Playing Games Has Helped Humans Learn—and Survive

alt dek: In both games and life, how well you prepare in the early stages could determine how well you do in the later ones.

Sixteen-year-old Owen Liebenberg and his friends are spending the day rushing around to find resources for tools and food for health. They’re in a race against time to build a wooden ship that will take them away from the nightmarish island they find themselves on, a task that’s not simple. At each turn, vicious beasts try to stop them, each one exponentially more difficult to defeat than the last. It’s a game called Muck, and it’s another in a long line of contemporary survival video games.

The game is procedurally generated, so every playthrough is different. “Sometimes you get lucky right away, sometimes you don’t,” Liebenberg says, noting how important it is to do well in the early rounds in order to outlive the increasingly challenging beasts that attack with each day-night cycle. It’s quirky, lively fun that might also be giving players more than what first meets the eye. It’s a delicate mix of entertainment and strategy, yet on a much deeper level, playing games may contribute to our overall evolutionary survival. Playing games could even be enhancing our cognitive, social, and physical skills, giving us added advantages in life.

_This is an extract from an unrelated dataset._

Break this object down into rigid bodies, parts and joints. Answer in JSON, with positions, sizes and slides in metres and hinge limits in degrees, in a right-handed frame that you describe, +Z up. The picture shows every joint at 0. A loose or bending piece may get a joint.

The idea has been studied in animals many times, with physical strength and dexterity at the top of the benefit list. We routinely see dolphins and otters playing in the waves, or dogs wrestling gleefully with each other at the park. Physical activities keep animals in good health and help them release stress and bond with each other. 

Humans benefit in the same way. Athletic sports keep us in shape while also boosting our hand-eye coordination, speed, and strength. Games can serve as stress release too, whether a short-term, fast-paced first-person shooter along the lines of Apex Legends or a longer, peaceful round of solo solitaire with a deck of playing cards. And we know that games can contribute to good health.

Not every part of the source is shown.